Kapitulation vor Steuerparadiesen
EU-Kommission stellt Maßnahmenpaket gegen Steuerdumping vor
Jährlich gehen der Europäischen Union bis zu 70 Milliarden Euro an Einnahmen durch Steuervermeidung von Konzernen verloren.
So ganz sicher war sich EU-Wirtschaftskommissar Pierre Moscovici seiner Sache am Donnerstag nicht. »Heute machen wir einen weiteren Schritt hin zu mehr Vertrauen in die Steuersysteme allgemein, indem wir ihre Fairness und Effizienz stärken«, sagte er bei der Vorstellung der Pläne der Kommission gegen die systematische Steuervermeidung von Konzernen. Doch konnte er nicht oft genug betonen, dass diese nicht der Wettbewerbsfähigkeit der EU schaden würden, ja sogar gut seien für die Unternehmen und von ihnen erwartet worden seien.

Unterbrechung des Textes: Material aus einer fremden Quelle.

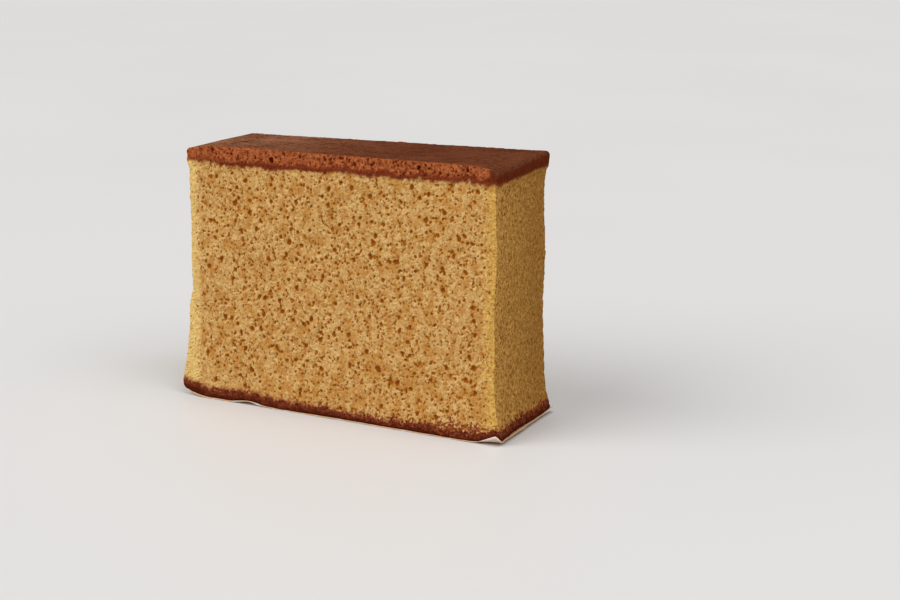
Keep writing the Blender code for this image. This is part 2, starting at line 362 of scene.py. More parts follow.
def drawn(cells, seed):
    """A number from 0 to 1 for each whole-number cell: its three numbers mixed by an integer hash."""
    x, y, z = (cells[..., axis].astype(np.uint32) for axis in range(3))
    mixed = x * np.uint32(0x8DA6B343) ^ y * np.uint32(0xD8163841) ^ z * np.uint32(0xCB1AB31F)
    mixed ^= np.uint32((seed * 0x9E3779B9) & 0xFFFFFFFF)
    for shift, factor in ((16, 0x7FEB352D), (15, 0x846CA68B)):
        mixed = (mixed ^ (mixed >> np.uint32(shift))) * np.uint32(factor)
    return (mixed ^ (mixed >> np.uint32(16))) / 2.0**32


def soft_noise(points, size, seed):
    """Smooth noise from -1 to 1: drawn numbers at the corners of cells of that size, eased between."""
    scaled = points / size
    home = np.floor(scaled).astype(np.int64)
    part = smooth_step(scaled - home)
    total = np.zeros(points.shape[:-1])
    for corner in itertools.product((0, 1), repeat=3):
        weight = np.prod(np.where(np.array(corner), part, 1 - part), axis=-1)
        total += weight * drawn(home + np.array(corner), seed)
    return 2 * total - 1


def layered(points, layers):
    """The sum of soft noises, each of them given as its feature size, its strength and its seed."""
    return sum(strength * soft_noise(points, size, seed) for size, strength, seed in layers)


def pore_scale(centre):
    """How large bubbles grow at a place, as a share of their drawn radius.

    The share rises in an S from both ends and from the base, and dips in the line under the
    browned top.
    """
    to_end = np.minimum(centre[..., 0] + LEFT_WAIST, RIGHT_WAIST - centre[..., 0])
    settings = crumb_settings()
    ends = settings.end_fineness + (1 - settings.end_fineness) * smooth_step(to_end / FINE_END)
    below = HEIGHT - centre[..., 2]
    line = smooth_step((below - FINE_LINE_START) / FINE_LINE_START_FADE)
    line = line * smooth_step((FINE_LINE_END - below) / FINE_LINE_END_FADE)
    base = FINE_BASE_SCALE + (1 - FINE_BASE_SCALE) * smooth_step(centre[..., 2] / FINE_BASE)
    return ends * (1 - FINE_LINE_SHRINK * line) * base


def bubble_depth(points, cell, smallest, largest, seed):
    """How deep each point lies in the deepest bubble round it: the radius times 1 - (distance / radius)^2.

    Each cubic cell holds one bubble, a ball stretched upwards, at a drawn place and of a drawn
    radius.
    """
    stretch = np.array([1, 1, crumb_settings().pore_tallness])
    home = np.floor(points / cell).astype(np.int64)
    deepest = np.zeros(points.shape[:-1])
    for step in itertools.product((-1, 0, 1), repeat=3):
        near = home + np.array(step)
        place = np.stack([drawn(near, seed + axis) for axis in range(3)], axis=-1)
        centre = (near + place) * cell
        radius = smallest + (largest - smallest) * drawn(near, seed + 3) ** 2
        radius = radius * pore_scale(centre)
        squared = np.sum(((points - centre) / stretch) ** 2, axis=-1)
        deepest = np.maximum(deepest, radius - squared / radius)
    return deepest


def crumbled(points, outward, skin):
    """Moves the smooth form's points into opened bubbles, and gives the depth as a share of the most.

    Where skin is 1 nothing opens, and only soft dimples show. Two noises shift the places at
    which bubbles are looked up along each axis, so that no bubble is a plain ball.
    """
    settings = crumb_settings()
    shifts = [[(size, reach, seed + axis) for size, reach, seed in SHIFTS] for axis in range(3)]
    looked_up = points + np.stack([layered(points, layers) for layers in shifts], axis=-1)
    fine = bubble_depth(
        looked_up, settings.fine_cell, SMALLEST_FINE_PORE, settings.fine_pore, FINE_SEED)
    large = bubble_depth(
        looked_up, settings.large_cell, SMALLEST_LARGE_PORE, settings.large_pore, LARGE_SEED)
    open_share = 1 - skin
    pores = np.minimum(np.maximum(fine, large), settings.pore_depth) * open_share
    grain = GRAIN_HEIGHT * (layered(points, GRAIN) - GRAIN_BACK)
    dimple = DIMPLE_HEIGHT * (layered(points, DIMPLES) - DIMPLE_BACK)
    relief = grain * open_share + dimple * skin
    moved = points + outward * (relief - pores)[..., None]
    return moved, pores / settings.pore_depth


# Meshes

def row_shift():
    """From the form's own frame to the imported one: the paper's high corner is at a known place in both."""
    _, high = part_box("base_paper")
    x = high.x - (float(base_reach(1, -1)) + PAPER_MARGIN)
    deep = float(full_depth(BASE_FACE_RADIUS)) + PAPER_MARGIN
    return np.array([x, high.y - deep, 0.0])


def grid_quads(rows, columns):
    """Corner numbers of the quads of a grid of points that is stored row by row."""
    corner = np.arange(rows * columns).reshape(rows, columns)
    around = [corner[:-1, :-1], corner[:-1, 1:], corner[1:, 1:], corner[1:, :-1]]
    return np.stack(around, axis=-1).reshape(-1, 4)


def rim_of(rows, columns):
    """Numbers of a grid's border points, in the order in which its quads run round it."""
    corner = np.arange(rows * columns).reshape(rows, columns)
    return np.concatenate([corner[0, :-1], corner[:-1, -1], corner[-1, :0:-1], corner[:0:-1, 0]])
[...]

Dabei setzt die Kommission lediglich den beschlossenen OECD-Aktionsplan gegen Steuervermeidung und Gewinnverlagerung (BEPS) um. So sollen sich die EU-Mitgliedstaaten künftig im Rahmen des sogenannten Country-by-Country-Reportings automatisch austauschen, wo und wie viel ein internationaler Konzern Gewinn macht sowie Steuern zahlt. Zudem will die Kommission rechtsverbindliche Maßnahmen einführen, die verhindern sollen, dass Konzerne ihre Steuerbasis klein rechnen, indem sie künstlich Lizenzen und Schulden von einem Land ins andere verschieben.
Denn den 28 Mitgliedstaaten gehen durch solche Steuervermeidungsstrategien laut einer Schätzung des EU-Parlaments jährlich zwischen 50 und 70 Milliarden an Einnahmen verloren – »Gelder, die für öffentliche Einrichtungen wie Schulen und Krankenhäuser oder zur Förderung von Wachstum und Beschäftigung verwendet werden könnten«, wie Moscovici betonte. Beschleunigt hat die Ausarbeitung seiner Pläne vermutlich die sogenannte LuxLeaks-Affäre. In deren Rahmen machten Journalisten dubiose Steuerdeals Luxemburgs mit internationalen Konzernen öffentlich. Besonders Kommissionspräsident Jean-Claude Juncker setzte dies unter Druck, da er lange Premierminister des Großherzogtums war.
Doch die Pläne der Kommission gehen zumindest dem mächtigen Bundesverband der Deutschen Industrie (BDI) zu weit. »Das EU-Paket gegen Steuervermeidung birgt Gefahren für die deutsche Wirtschaft«, zeigte BDIHauptgeschäftsführer Markus Kerber bereits am Mittwoch im »Handelsblatt« seine Zähne.
Für den EU-Abgeordneten Fabio De Masi von der LINKEN hingegen kommt das EU-Steuerpaket einer Kapitulation vor Steueroasen gleich. »Bei der Zinsschranke wird nicht einmal der OECD-Korridor ausgeschöpft«, so De Masi. Konzerne könnten weiterhin 30 Prozent des Vorsteuergewinns mittels Finanzkonstruktionen verschieben. Eine Schranke bis zehn Prozent wären jedoch möglich gewesen. Auch moniert De Masi, dass das Country-byCountry-Reporting vorerst nur für die Behörden gelte, und die Öffentlichkeit bezüglich des länderspezifischen Steueraufkommens der Konzerne weiterhin im Dunklen tappen soll.
Ähnlich sieht es der grüne EU-Parlamentarier Sven Giegold, dem zufolge die Kommission meilenweit hinter den Forderungen des EU-Parlaments zurückbleibt: »Steuerdumping wird auch weiterhin möglich sein und lediglich umstrukturiert werden.« Zudem ist es noch ein weiter Weg bis zur Umsetzung der Pläne: Vor allem die EU-Mitgliedstaaten müssen ihnen noch zustimmen.